Problems facing the world demand statesmanship from serious leaders who simply don’t exist in the West, Milorad Dodik, the Serb member of the Bosnia-Herzegovina presidency, complained on Thursday. Russia's Vladimir Putin, Chinese leader Xi Jinping – and Turkish head-of-state Recep Tayyip Erdogan, to some extent – are the only leaders who can currently influence global affairs, Dodik said.
“There’s a serious deficit of leadership on the global scene. There are few leaders who can make decisions. Don’t tell me there are powerful persons in the West who can solve global issues with their involvement. I think there are maybe two or three serious leaders – President Putin, Xi, and maybe Erdogan,” Dodik said at the St. Petersburg International Economic Forum (SPIEF).
Problems currently troubling the world require “a strong response from strong leaders,” Dodik argued, “statesmen who can ignore the everyday noise to make far-reaching decisions whose benefits may only be felt by future generations.”

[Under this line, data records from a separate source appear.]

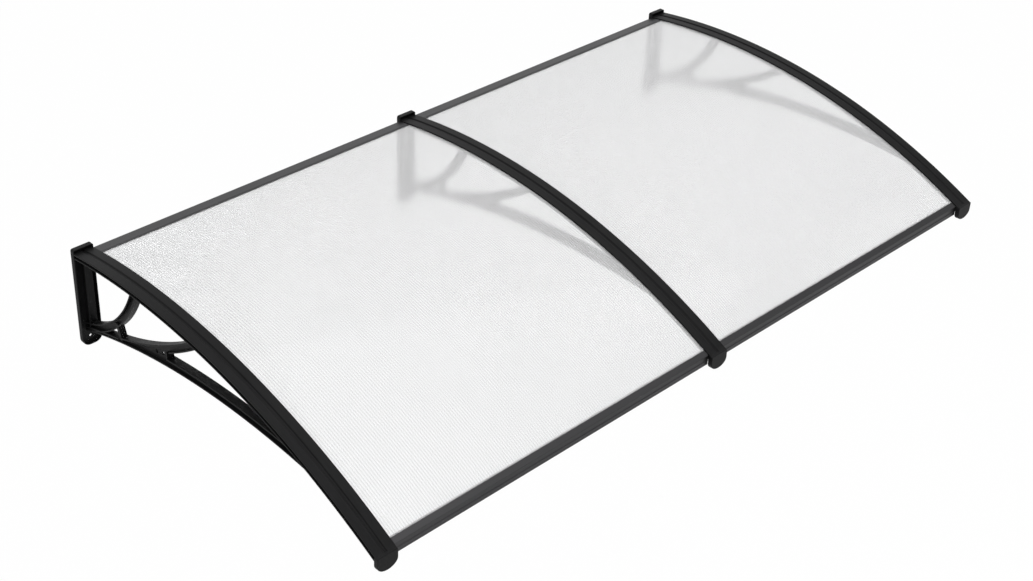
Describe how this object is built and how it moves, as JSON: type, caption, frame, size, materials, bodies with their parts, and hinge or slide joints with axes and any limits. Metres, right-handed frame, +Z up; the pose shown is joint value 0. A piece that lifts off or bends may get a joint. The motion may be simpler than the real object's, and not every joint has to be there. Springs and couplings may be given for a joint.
{
  "type": "door awning",
  "caption": "Curved canopy over a door: moulded wall brackets carry translucent twin-wall sheets between metal edge bars.",
  "frame": {"origin": "centre of the middle bracket's wall plate, on its back face against the wall", "axes": "+X along the wall to the right as seen from the front, +Y into the wall, +Z up"},
  "size_m": [2.003, 1.028, 0.2605],
  "materials": {
    "black_moulding": "satin black moulded plastic",
    "sheet": "translucent milky twin-wall plastic sheet",
    "bar": "dark grey anodised bar",
    "screw": "plain steel"
  },
  "bodies": {
    "root": {"bracket_left": "black_moulding", "bracket_middle": "black_moulding", "bracket_right": "black_moulding", "roof_sheet_left": "sheet", "roof_sheet_right": "sheet", "rear_bar_left": "bar", "rear_bar_right": "bar", "front_bar_left": "bar", "front_bar_right": "bar", "screw_rear_left_left": "screw", "screw_rear_left_right": "screw", "screw_front_left_left": "screw", "screw_front_left_right": "screw", "screw_rear_right_left": "screw", "screw_rear_right_right": "screw", "screw_front_right_left": "screw", "screw_front_right_right": "screw"}
  },
  "joints": []
}
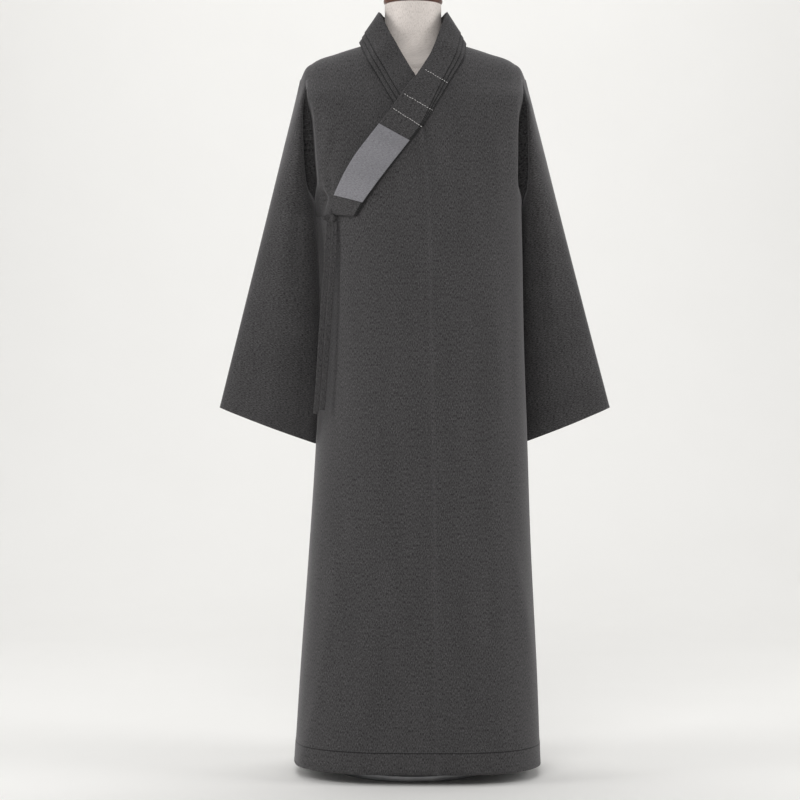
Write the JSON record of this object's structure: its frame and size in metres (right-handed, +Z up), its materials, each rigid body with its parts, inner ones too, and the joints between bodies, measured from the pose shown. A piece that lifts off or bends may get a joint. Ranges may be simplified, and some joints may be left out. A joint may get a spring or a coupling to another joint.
{
  "type": "buddhist monk robe on a dress form",
  "caption": "Long dark grey cross-collared monk's gown with wide sleeves, a wrapped front tied at the side and a light collar patch, worn by a limbless dress form on a low round stand.",
  "frame": {"origin": "middle of the stand base's underside, on the floor, on the pole's axis", "axes": "+Z up; -Y towards the front of the gown; +X towards the wearer's left, the right of the picture"},
  "size_m": [0.7251, 0.347, 1.429],
  "materials": {
    "cloth_grey": "matt fleece-backed cotton with a fine woven melange",
    "patch_grey": "matt light grey woven cotton",
    "linen": "plain woven linen cover",
    "dark_wood": "turned and satin varnished",
    "brushed_steel": "brushed"
  },
  "bodies": {
    "root": {"front_left": "cloth_grey", "back_left": "cloth_grey", "front_right": "cloth_grey", "back_right": "cloth_grey", "front_overlap": "cloth_grey", "front_underlap": "cloth_grey", "collar_lower": "cloth_grey", "collar_middle": "cloth_grey", "collar_top": "cloth_grey", "tie_knot": "cloth_grey", "tie_end_outer": "cloth_grey", "tie_end_inner": "cloth_grey", "collar_patch": "patch_grey", "form_torso": "linen", "neck_cap": "dark_wood", "stand_pole": "brushed_steel", "stand_base": "brushed_steel"}
  },
  "joints": []
}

Dodik, a social-democrat who has shaped Bosnian politics since 2006, brought to Russia some of the lessons of the 1990s Balkan wars, which carved up Yugoslavia and established Western-backed protectorates in its stead.
“The West wants to have countries be its vassals or wards, nothing else. That’s unprecedented in history. But I think that system has just crashed,” he told the panel in St. Petersburg, pointing to the example of Bosnia as a de facto protectorate.

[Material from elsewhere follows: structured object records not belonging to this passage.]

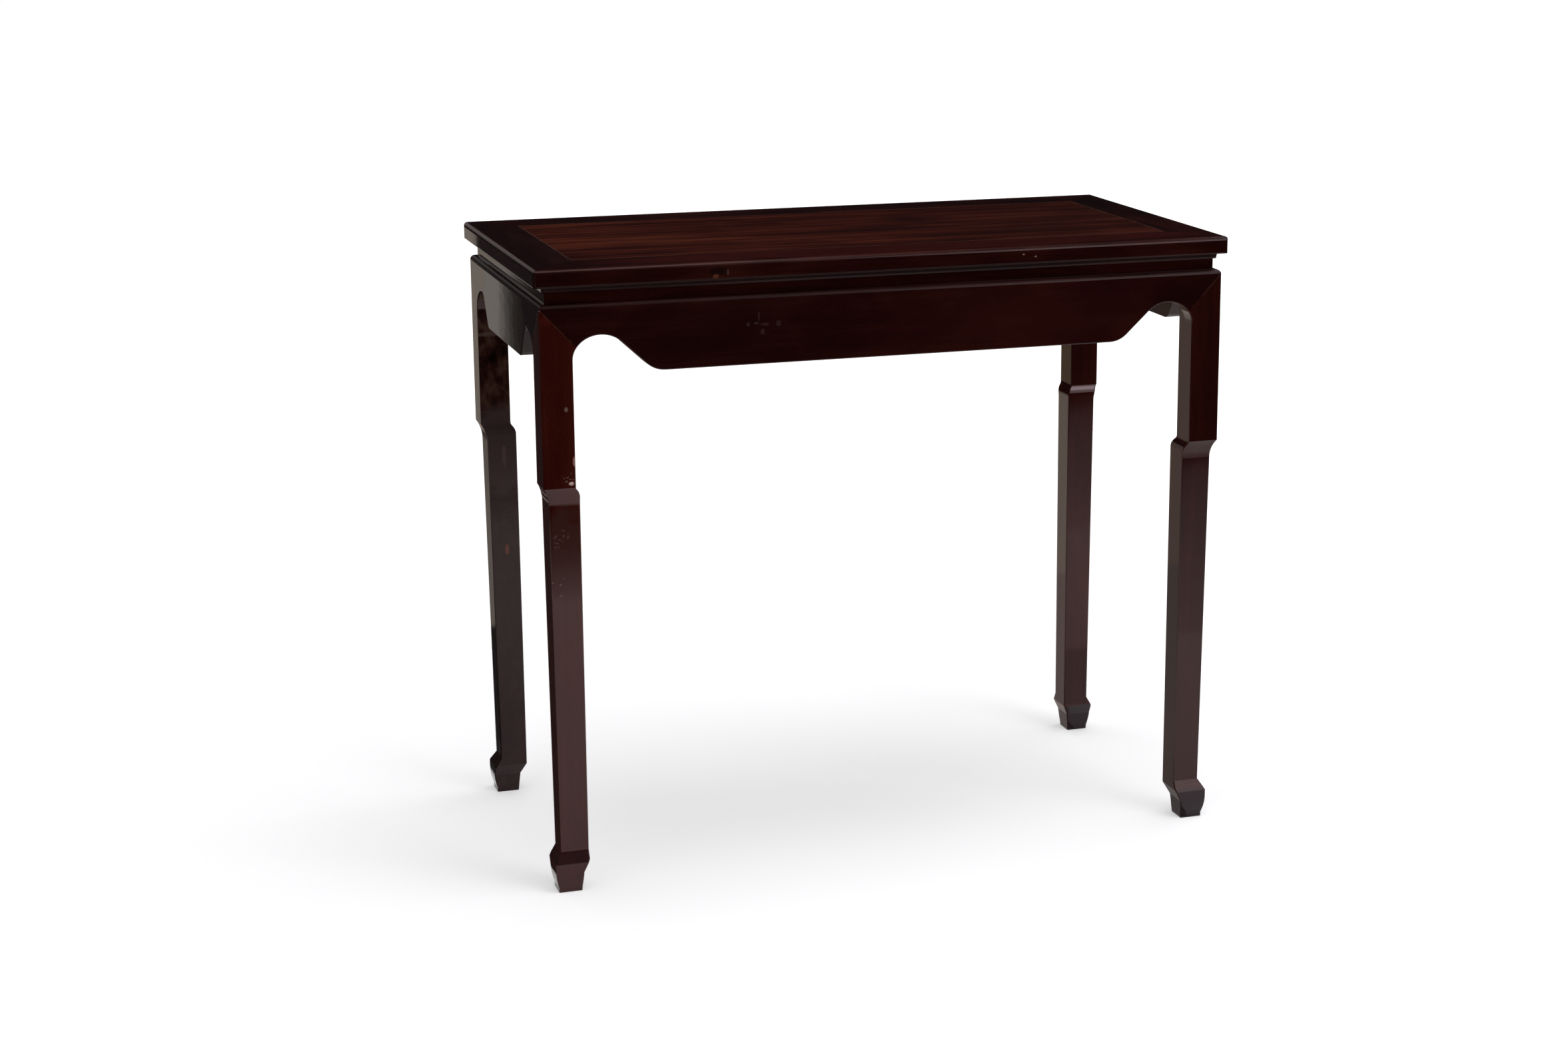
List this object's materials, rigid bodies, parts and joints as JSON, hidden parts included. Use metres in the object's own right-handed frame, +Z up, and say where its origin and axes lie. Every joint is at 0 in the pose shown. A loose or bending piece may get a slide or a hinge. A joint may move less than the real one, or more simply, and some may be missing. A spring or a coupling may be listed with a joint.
{
  "type": "waisted side table",
  "caption": "Tall rectangular side table in dark hardwood with a mitred frame top, recessed waist, scrolled aprons and stepped square legs on small hoof feet, to stand things on.",
  "frame": {"origin": "on the floor, under the middle of the top", "axes": "+X along the table to its right end, +Y to its back, +Z up; the front is -Y"},
  "size_m": [0.98, 0.495, 0.853],
  "materials": {
    "frame_wood": "polished dark reddish-brown hardwood",
    "panel_wood": "polished reddish-brown hardwood with lengthwise grain",
    "waist_wood": "polished dark reddish-brown hardwood",
    "apron_wood": "polished dark reddish-brown hardwood",
    "leg_wood": "polished dark reddish-brown hardwood",
    "batten_wood": "planed dark hardwood, unpolished",
    "peg_wood": "planed hardwood, unpolished"
  },
  "bodies": {
    "root": {"frame_rail_front": "frame_wood", "frame_rail_back": "frame_wood", "frame_rail_left": "frame_wood", "frame_rail_right": "frame_wood", "top_panel": "panel_wood", "panel_batten_1": "batten_wood", "panel_batten_2": "batten_wood", "panel_batten_3": "batten_wood", "waist_front": "waist_wood", "waist_back": "waist_wood", "waist_left": "waist_wood", "waist_right": "waist_wood", "apron_front": "apron_wood", "apron_back": "apron_wood", "apron_left": "apron_wood", "apron_right": "apron_wood", "apron_keys": "peg_wood", "leg_front_left": "leg_wood", "leg_front_right": "leg_wood", "leg_back_left": "leg_wood", "leg_back_right": "leg_wood", "frame_pegs": "peg_wood"}
  },
  "joints": []
}
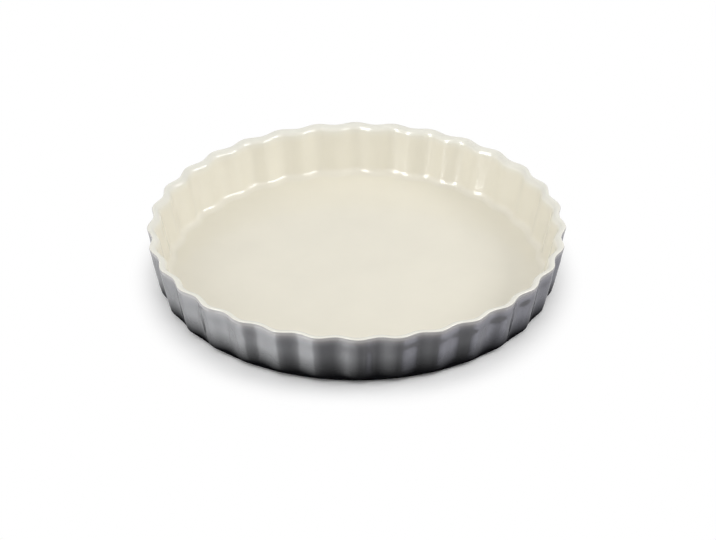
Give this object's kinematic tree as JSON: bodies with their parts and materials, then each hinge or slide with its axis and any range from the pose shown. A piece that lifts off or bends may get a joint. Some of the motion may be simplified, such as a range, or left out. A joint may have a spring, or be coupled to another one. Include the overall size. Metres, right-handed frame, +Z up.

Since the end of the civil war in 1995, the country has had a “high representative” who imposes laws and even amends the constitution, Dodik noted, calling that office “a synonym for failure of that liberal American world, which in 27 years with that power and military presence … has not managed to fix or stabilize Bosnia.”
Russia refused to be a vassal but offered to be a partner instead, Dodik said, and was rejected – which is why the current conflict in Ukraine isn’t between Moscow and Kiev, but a “a global contest of wills, in which those who allegedly aren’t taking part – the West – wish to win.” Except the West also wants to officially stay out of the war, so they seek victory by sending weapons to Kiev and “fighting to the last Ukrainian,” he added.

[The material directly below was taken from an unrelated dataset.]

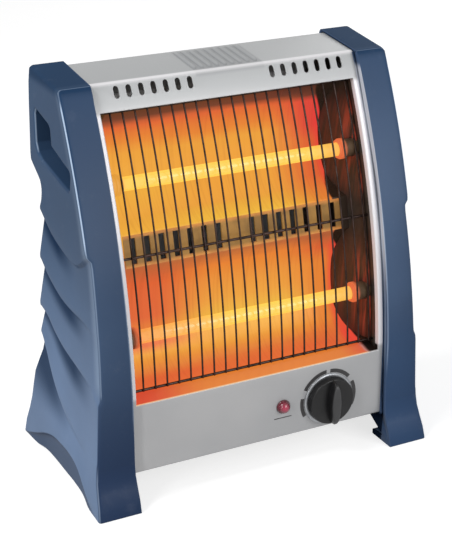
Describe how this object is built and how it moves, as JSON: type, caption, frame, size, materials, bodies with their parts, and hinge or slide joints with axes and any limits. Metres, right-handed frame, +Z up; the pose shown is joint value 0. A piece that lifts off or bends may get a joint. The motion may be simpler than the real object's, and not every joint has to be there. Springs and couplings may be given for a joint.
{
  "type": "halogen heater",
  "caption": "Free-standing radiant heater: a curved steel casing with a wire-guarded reflector window, set between two flared moulded side panels with hand holds.",
  "frame": {"origin": "middle of the footprint, on the surface the feet stand on", "axes": "+X to the heater's right seen from the front, +Y towards its back, +Z up"},
  "size_m": [0.3, 0.168, 0.33],
  "materials": {
    "blue_plastic": "satin slate-blue moulded plastic",
    "grey_paint": "light grey satin paint",
    "dark_steel": "heat-darkened steel",
    "bright_sheet": "bright rolled reflector sheet",
    "tinted_strip": "heat-tinted steel",
    "chromed_wire": "plated wire",
    "quartz": "glowing quartz glass",
    "element_wire": "hot resistance wire",
    "ceramic": "unglazed ceramic",
    "brass": "plain brass",
    "black_plastic": "fine-textured black plastic",
    "silver_ring": "satin silver",
    "red_lens": "clear red plastic",
    "rubber": "black rubber",
    "zinc": "zinc plate",
    "lead_sleeve": "woven glass sleeve"
  },
  "bodies": {
    "root": {"side_panel_right": "blue_plastic", "side_panel_left": "blue_plastic", "front_bezel": "grey_paint", "rear_cover": "grey_paint", "base_plate": "dark_steel", "end_plate_right": "dark_steel", "end_plate_left": "dark_steel", "reflector_cheek_right": "dark_steel", "reflector_cheek_left": "dark_steel", "reflector": "bright_sheet", "slotted_strip": "tinted_strip", "guard_grille": "chromed_wire", "quartz_tube_upper": "quartz", "heating_coil_upper": "element_wire", "ceramic_cap_upper_right": "ceramic", "ceramic_cap_upper_left": "ceramic", "terminal_pin_upper_right": "brass", "terminal_pin_upper_left": "brass", "quartz_tube_lower": "quartz", "heating_coil_lower": "element_wire", "ceramic_cap_lower_right": "ceramic", "ceramic_cap_lower_left": "ceramic", "terminal_pin_lower_right": "brass", "terminal_pin_lower_left": "brass", "rotary_switch": "black_plastic", "pilot_lamp": "black_plastic", "tip_switch": "black_plastic", "cord_gland": "black_plastic", "switch_nut": "zinc", "tip_spring": "zinc", "dial_ring": "silver_ring", "pilot_lens": "red_lens", "terminal_block": "ceramic", "lead_supply": "lead_sleeve", "lead_switched": "lead_sleeve", "lead_lower_bar": "lead_sleeve", "lead_upper_bar": "lead_sleeve", "lead_return": "lead_sleeve", "lead_link": "lead_sleeve", "panel_screw_front_right": "zinc", "panel_screw_front_left": "zinc", "panel_screw_rear_right": "zinc", "panel_screw_rear_left": "zinc", "panel_screw_middle_right": "zinc", "panel_screw_middle_left": "zinc", "panel_screw_top_right": "zinc", "panel_screw_top_left": "zinc", "cover_screw_low_right": "zinc", "cover_screw_low_left": "zinc", "cover_screw_high_right": "zinc", "cover_screw_high_left": "zinc", "foot_pad_front_right": "rubber", "foot_pad_front_left": "rubber", "foot_pad_rear_right": "rubber", "foot_pad_rear_left": "rubber"},
    "knob": {"selector_knob": "black_plastic", "switch_shaft": "zinc"},
    "plunger": {"tip_plunger": "zinc"}
  },
  "joints": [
    {"name": "selector_turn", "type": "hinge", "parent": "root", "child": "knob", "pos_m": [0.062, -0.067, 0.0516], "axis": [0, -1, 0], "range_deg": [-62, 62]},
    {"name": "tip_plunger_slide", "type": "slide", "parent": "root", "child": "plunger", "axis": [0, 0, -1], "range_m": [0, 0.005], "stiffness_N_per_m": 60, "springref_m": 0.006, "deforming": ["tip_spring"]}
  ]
}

Urging a swift end to the violence, Dodik blamed the “irresponsible” Ukrainian government that “fell for the Western narratives” of a better life as a member of the EU and NATO. “Of course, that was all a lie no one could actually make true,” he said.
The Bosnian Serb leader pointed out that the West now insists on the sovereignty and territorial integrity of Ukraine but didn’t care for them in the case of Serbia, when it “carved out” the province of Kosovo in 1999, declared its independence in 2008, and now demands Belgrade recognize it as such.
Meanwhile, the West accuses Moscow of “malign influence” in the Balkans, but “it wasn’t the Russians bombing us with depleted uranium,” Dodik said, or shutting down all dissent while professing to believe in free speech and property rights.
Dodik’s insistence on Serb sovereignty in Bosnia in line with the 1995 peace accords has put him at odds with Western capitals, with the US and later the UK putting him on their sanctions blacklist claiming his “rhetoric” was undermining the peace.